• _SHORT PROBLEM_
Write the material out again exactly as it stands.

• _GIVEN MATERIAL_
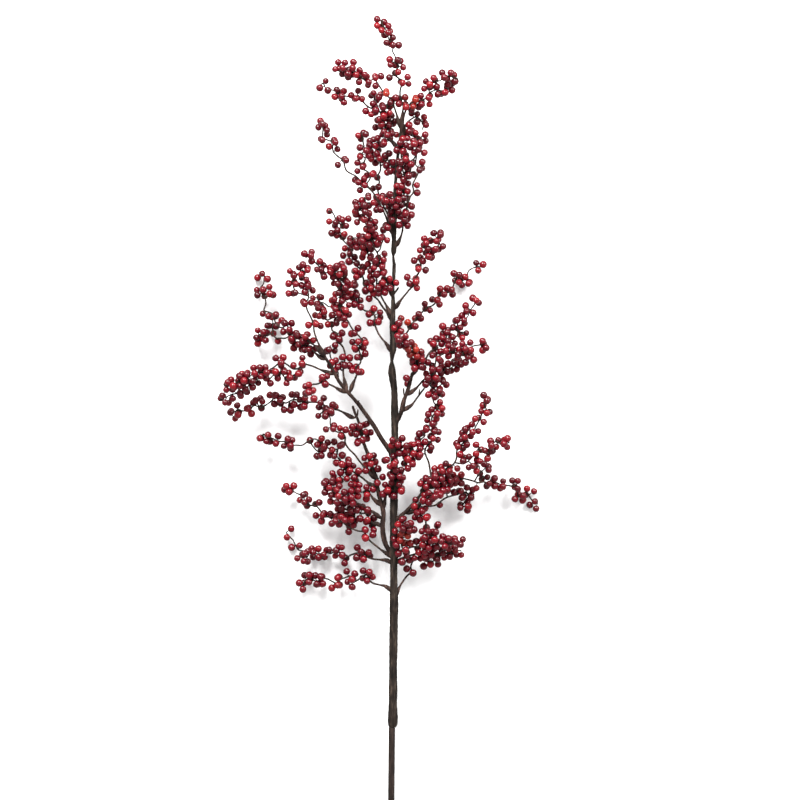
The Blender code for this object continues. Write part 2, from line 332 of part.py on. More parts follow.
def spline(points, step=1.5):
    """Even samples of a smooth curve through the points: list of (distance, point)."""
    ends = [points[0] * 2 - points[1]] + list(points) + [points[-1] * 2 - points[-2]]
    samples, travelled = [(0.0, points[0].copy())], 0.0
    for a, b, c, d in zip(ends, ends[1:], ends[2:], ends[3:]):
        count = max(2, int((c - b).length / step))
        for i in range(1, count + 1):
            t = i / count
            p = 0.5 * (2 * b + (c - a) * t + (2 * a - 5 * b + 4 * c - d) * t * t
                       + (3 * b - a - 3 * c + d) * t ** 3)
            travelled += (p - samples[-1][1]).length
            samples.append((travelled, p))
    return samples


def point_at(line, distance):
    """Point and direction on a sampled curve; straight beyond its ends."""
    for (d0, p0), (d1, p1) in zip(line, line[1:]):
        if distance <= d1:
            break
    direction = (p1 - p0).normalized()
    return p0 + direction * (distance - d0), direction


def nearest(line, x, y):
    """Point of a curve nearest to (x, y) seen from above."""
    return min((p for _, p in line), key=lambda p: (p.x - x) ** 2 + (p.y - y) ** 2).copy()


def along_table(pairs, distance):
    """Straight-line interpolation in (distance, value) pairs."""
    for (d0, v0), (d1, v1) in zip(pairs, pairs[1:]):
        if distance <= d1:
            return v0 + (v1 - v0) * max(0.0, distance - d0) / max(d1 - d0, 1e-9)
    return pairs[-1][1]


class Run:
    """One unbranched length of wood: its curve, its radius and its whorls of berries."""

    def __init__(self, node, points, radius, sides, counts=()):
        self.node, self.sides = node, sides
        self.line = spline(points)
        self.length = self.line[-1][0]
        self.radius = radius(self.length)   # (distance, radius), from the foot to the tip
        self.marks, at = [], 0              # (distance, berries wanted there)
        for p, count in zip(points, counts):
            while at < len(self.line) - 1 and (self.line[at][1] - p).length > 1e-3:
                at += 1
            self.marks.append((self.line[at][0], count))
        self.whorls = []                    # (distance, angle, [(side, stalk), ...])

    def frame(self, distance):
        """Point with two directions across the curve that do not spin along it."""
        p, t = point_at(self.line, distance)
        side = t.cross(Vector((0, 0, 1)))
        side = side.normalized() if side.length > 1e-6 else Vector((1, 0, 0))
        return p, t, side, t.cross(side)

    def berry_centre(self, distance, angle, side, stalk):
        """Centre of the berry on one of the three sides of a whorl, and its direction from the twig."""
        p, _, u, v = self.frame(distance)
        angle += math.radians(60 + 120 * side)
        out = u * math.cos(angle) + v * math.sin(angle)
        reach = along_table(self.radius, distance) + stalk + BERRY_R
        return p + out * reach, out


def twig_radius(length):
    collar = min(COLLAR_LEN, length * 0.4)
    return [(0, COLLAR_R * 0.7), (collar * 0.5, COLLAR_R), (collar, WIRE_R[0]), (length, WIRE_R[1])]


def shoot_radius(length):
    return [(0, 0.95), (length, WIRE_R[1])]


def stem_run(name):
    run = Run(name, [Vector((x, y, stem_line_z(y))) for x, y, _ in STEM[name]], lambda length: [], sides=12)
    at = 0
    for _, y, r in STEM[name]:
        while at < len(run.line) - 1 and run.line[at][1].y < y - 1e-3:
            at += 1
        run.radius.append((run.line[at][0], r))
    return run


def side_run(name, foot, stations, tip_height, radius, sides=3):
    """Run that leaves its parent at the foot and climbs evenly to the height of its tip."""
    flat = [Vector((x, y, 0)) for x, y, _ in stations]
    lengths = [0.0]
    for a, b in zip(flat, flat[1:]):
        lengths.append(lengths[-1] + (b - a).length)
    foot_height = foot.z - stem_line_z(foot.y)
    points = []
    for flat_point, length in zip(flat, lengths):
        part = length / lengths[-1]
        z = stem_line_z(flat_point.y) + foot_height + (tip_height - foot_height) * part
        points.append(Vector((flat_point.x, flat_point.y, max(z, BERRY_R))))
    points[0] = foot
    return Run(name, points, radius, sides, [count for _, _, count in stations])


def stub_run(name, parent, ends, height, radius):
    """Short bare run from one end to the other, six-sided."""
    (x0, y0), (x1, y1) = ends
    stations = [(x0, y0, 0), ((x0 + x1) / 2, (y0 + y1) / 2, 0), (x1, y1, 0)]
    shape = (lambda length: [(0, radius), (length, radius * 0.8)])
    return side_run(name, nearest(parent.line, x0, y0), stations, height, shape, sides=6)


def lay_out():
    """Curves of every piece: {node: [main run, side run, ...]}."""
    runs = {name: [stem_run(name)] for name in STEM}
    for name, (parent, r0, r1, height, stations) in BRANCHES.items():
        foot = nearest(runs[parent][0].line, *stations[0][:2])
        shape = (lambda a, b: lambda length: [(0, a * 0.85), (length * 0.1, a), (length, b)])(r0, r1)
        runs[name] = [side_run(name, foot, stations, height, shape, sides=6)]
    for name, (parent, height, stations, *shoots) in TWIGS.items():
        foot = nearest(runs[parent][0].line, *stations[0][:2])
        runs[name] = [side_run(name, foot, stations, height, twig_radius)]
        for shoot_height, shoot in shoots:
            lines = [r.line for r in runs[name]]
            foot = min((nearest(line, *shoot[0][:2]) for line in lines),
                       key=lambda p: (p.x - shoot[0][0]) ** 2 + (p.y - shoot[0][1]) ** 2)
            runs[name].append(side_run(name, foot, shoot, shoot_height, shoot_radius))
    return runs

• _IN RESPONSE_
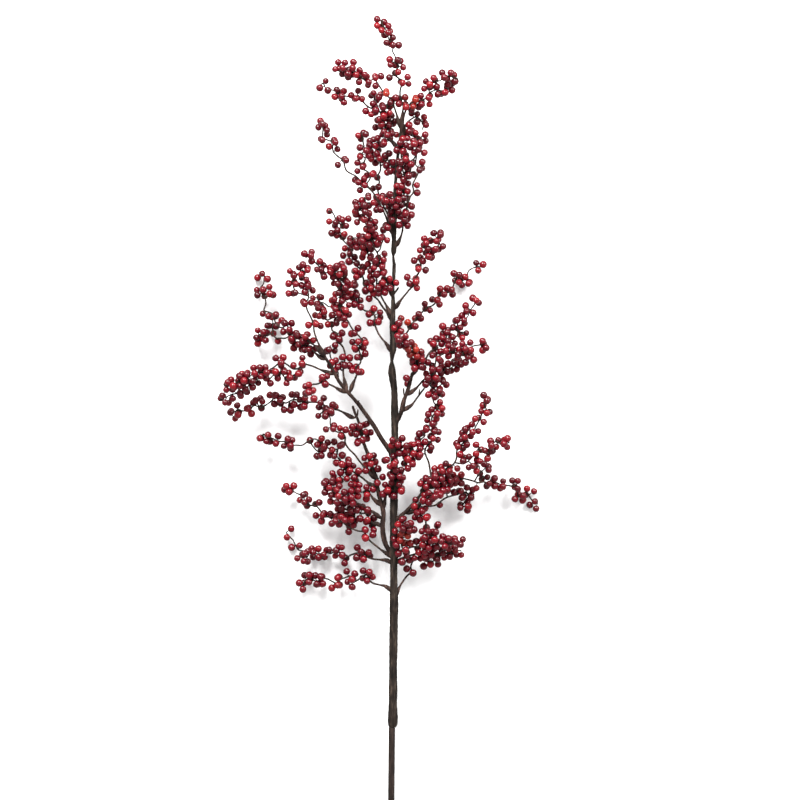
The Blender code for this object continues. Write part 2, from line 332 of part.py on. More parts follow.
def spline(points, step=1.5):
    """Even samples of a smooth curve through the points: list of (distance, point)."""
    ends = [points[0] * 2 - points[1]] + list(points) + [points[-1] * 2 - points[-2]]
    samples, travelled = [(0.0, points[0].copy())], 0.0
    for a, b, c, d in zip(ends, ends[1:], ends[2:], ends[3:]):
        count = max(2, int((c - b).length / step))
        for i in range(1, count + 1):
            t = i / count
            p = 0.5 * (2 * b + (c - a) * t + (2 * a - 5 * b + 4 * c - d) * t * t
                       + (3 * b - a - 3 * c + d) * t ** 3)
            travelled += (p - samples[-1][1]).length
            samples.append((travelled, p))
    return samples


def point_at(line, distance):
    """Point and direction on a sampled curve; straight beyond its ends."""
    for (d0, p0), (d1, p1) in zip(line, line[1:]):
        if distance <= d1:
            break
    direction = (p1 - p0).normalized()
    return p0 + direction * (distance - d0), direction


def nearest(line, x, y):
    """Point of a curve nearest to (x, y) seen from above."""
    return min((p for _, p in line), key=lambda p: (p.x - x) ** 2 + (p.y - y) ** 2).copy()


def along_table(pairs, distance):
    """Straight-line interpolation in (distance, value) pairs."""
    for (d0, v0), (d1, v1) in zip(pairs, pairs[1:]):
        if distance <= d1:
            return v0 + (v1 - v0) * max(0.0, distance - d0) / max(d1 - d0, 1e-9)
    return pairs[-1][1]


class Run:
    """One unbranched length of wood: its curve, its radius and its whorls of berries."""

    def __init__(self, node, points, radius, sides, counts=()):
        self.node, self.sides = node, sides
        self.line = spline(points)
        self.length = self.line[-1][0]
        self.radius = radius(self.length)   # (distance, radius), from the foot to the tip
        self.marks, at = [], 0              # (distance, berries wanted there)
        for p, count in zip(points, counts):
            while at < len(self.line) - 1 and (self.line[at][1] - p).length > 1e-3:
                at += 1
            self.marks.append((self.line[at][0], count))
        self.whorls = []                    # (distance, angle, [(side, stalk), ...])

    def frame(self, distance):
        """Point with two directions across the curve that do not spin along it."""
        p, t = point_at(self.line, distance)
        side = t.cross(Vector((0, 0, 1)))
        side = side.normalized() if side.length > 1e-6 else Vector((1, 0, 0))
        return p, t, side, t.cross(side)

    def berry_centre(self, distance, angle, side, stalk):
        """Centre of the berry on one of the three sides of a whorl, and its direction from the twig."""
        p, _, u, v = self.frame(distance)
        angle += math.radians(60 + 120 * side)
        out = u * math.cos(angle) + v * math.sin(angle)
        reach = along_table(self.radius, distance) + stalk + BERRY_R
        return p + out * reach, out


def twig_radius(length):
    collar = min(COLLAR_LEN, length * 0.4)
    return [(0, COLLAR_R * 0.7), (collar * 0.5, COLLAR_R), (collar, WIRE_R[0]), (length, WIRE_R[1])]


def shoot_radius(length):
    return [(0, 0.95), (length, WIRE_R[1])]


def stem_run(name):
    run = Run(name, [Vector((x, y, stem_line_z(y))) for x, y, _ in STEM[name]], lambda length: [], sides=12)
    at = 0
    for _, y, r in STEM[name]:
        while at < len(run.line) - 1 and run.line[at][1].y < y - 1e-3:
            at += 1
        run.radius.append((run.line[at][0], r))
    return run


def side_run(name, foot, stations, tip_height, radius, sides=3):
    """Run that leaves its parent at the foot and climbs evenly to the height of its tip."""
    flat = [Vector((x, y, 0)) for x, y, _ in stations]
    lengths = [0.0]
    for a, b in zip(flat, flat[1:]):
        lengths.append(lengths[-1] + (b - a).length)
    foot_height = foot.z - stem_line_z(foot.y)
    points = []
    for flat_point, length in zip(flat, lengths):
        part = length / lengths[-1]
        z = stem_line_z(flat_point.y) + foot_height + (tip_height - foot_height) * part
        points.append(Vector((flat_point.x, flat_point.y, max(z, BERRY_R))))
    points[0] = foot
    return Run(name, points, radius, sides, [count for _, _, count in stations])


def stub_run(name, parent, ends, height, radius):
    """Short bare run from one end to the other, six-sided."""
    (x0, y0), (x1, y1) = ends
    stations = [(x0, y0, 0), ((x0 + x1) / 2, (y0 + y1) / 2, 0), (x1, y1, 0)]
    shape = (lambda length: [(0, radius), (length, radius * 0.8)])
    return side_run(name, nearest(parent.line, x0, y0), stations, height, shape, sides=6)


def lay_out():
    """Curves of every piece: {node: [main run, side run, ...]}."""
    runs = {name: [stem_run(name)] for name in STEM}
    for name, (parent, r0, r1, height, stations) in BRANCHES.items():
        foot = nearest(runs[parent][0].line, *stations[0][:2])
        shape = (lambda a, b: lambda length: [(0, a * 0.85), (length * 0.1, a), (length, b)])(r0, r1)
        runs[name] = [side_run(name, foot, stations, height, shape, sides=6)]
    for name, (parent, height, stations, *shoots) in TWIGS.items():
        foot = nearest(runs[parent][0].line, *stations[0][:2])
        runs[name] = [side_run(name, foot, stations, height, twig_radius)]
        for shoot_height, shoot in shoots:
            lines = [r.line for r in runs[name]]
            foot = min((nearest(line, *shoot[0][:2]) for line in lines),
                       key=lambda p: (p.x - shoot[0][0]) ** 2 + (p.y - shoot[0][1]) ** 2)
            runs[name].append(side_run(name, foot, shoot, shoot_height, shoot_radius))
    return runs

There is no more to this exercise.